Search code examples
daskdask-distributeddask-delayed

how to pass client side dependency to the dask-worker node


scriptA.py contents:

import shlex, subprocess
from dask.distributed import Client

def my_task(params):
  print("params[1]", params[1]) ## prints python scriptB.py arg1 arg2
  child = subprocess.Popen(shlex.split(params[1]), shell=False)
  child.communicate()

if __name__ == '__main__':

    clienta = Client("192.168.1.3:8786")
    params=["dummy_arguments", "python scriptB.py arg1 arg2"]
    future = clienta.submit(my_task, params)
    print(future.result())

print("over.!")

scriptB.py contents:

import file1, file2
from folder1 import file4
import time

for _ in range(3):
  file1.do_something();
  file4.try_something();
  print("sleeping for 1 sec")
  time.sleep(1)
print("waked up..")

scriptA.py runs on node-1(192.168.23.12:9784) while the dask-worker runs on another node-2 (198.168.54.86:4658) and dask-scheduler is on different node-3(198.168.1.3:8786).
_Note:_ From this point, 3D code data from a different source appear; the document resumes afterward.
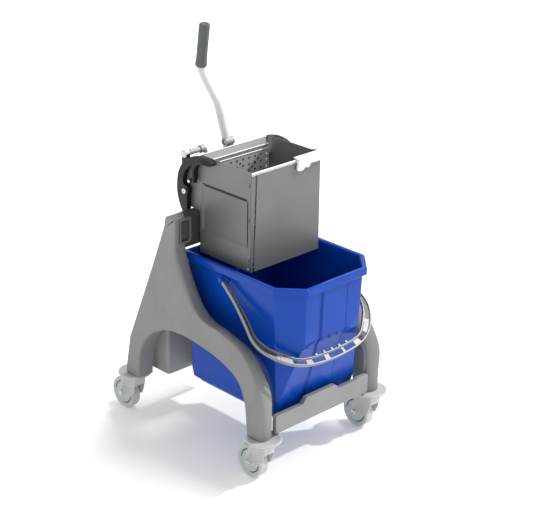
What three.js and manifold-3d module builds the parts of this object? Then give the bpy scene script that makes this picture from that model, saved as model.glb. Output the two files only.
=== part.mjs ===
// Mop-bucket trolley with a lever wringer: two moulded side frames on four swivel casters
// carry a bucket with a bail handle, a storage box and a hook-on press wringer.
// Millimetres. +X is to the right seen from the front, the front faces -Y, +Z is up.
import * as THREE from 'three';
import { mergeVertices } from 'three/addons/utils/BufferGeometryUtils.js';
import Module from 'manifold-3d';

const wasm = await Module();
wasm.setup();

// ---------------------------------------------------------------- driving dimensions
const GAP = 0.3; // left between neighbouring pieces of one body
const RUN = 0.3; // radial clearance of pins and shafts

// side frames
const FRAME_OUT = 195; // outer face from the middle plane
const FRAME_IN = 150; // inner face from the middle plane
const LEG_BOTTOM = 119.3;
const TOWER_TOP = 567;

// casters
const STEM_X = 173.6;
const STEM_Y = 226.2;
const STEM_R = 5.7;
const FLOOR = 10; // floor level in this drawing; the casters are drawn above a floor at zero
const RING_R = 41;
const RING_TOP = 109;
const RING_BOTTOM = 102.4;
const WHEEL_R = 40;
const WHEEL_W = 24;
const RIM_R = 31; // outside of the wheel disc, inside of the tyre
const AXLE_R = 4;
const TRAIL = 35; // axle behind the stem
const FORK_TOP = 102;
const FORK_GAP = 28; // between the cheeks
const CHEEK = 3.5;
const ROUND_STEPS = 24; // sides of a wheel or ring

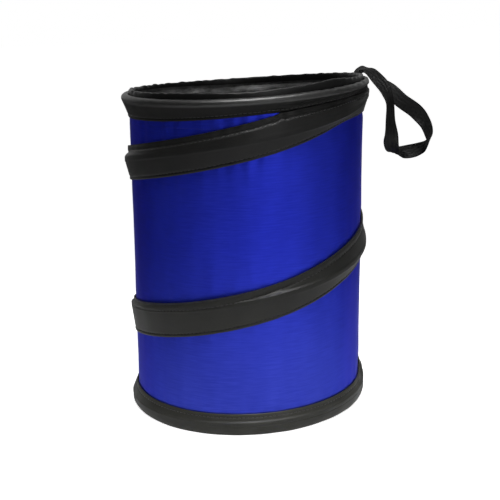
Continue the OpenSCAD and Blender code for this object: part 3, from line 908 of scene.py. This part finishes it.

The question here is how to pass the dependencies needed by scriptB.py such as folder1, file1, file2 etc. to the dask-worker node-2 from scriptA.py which is running on node-1.?


Solution

  • You might want to look at the Client.upload_file method.

    client.upload_file('/path/to/file1.py')
    

    For any larger dependency though you are generally expected to handle dependencies yourself. In larger deployments people typically rely on some other mechanism, like Docker or a network file system, to ensure uniform software dependencies.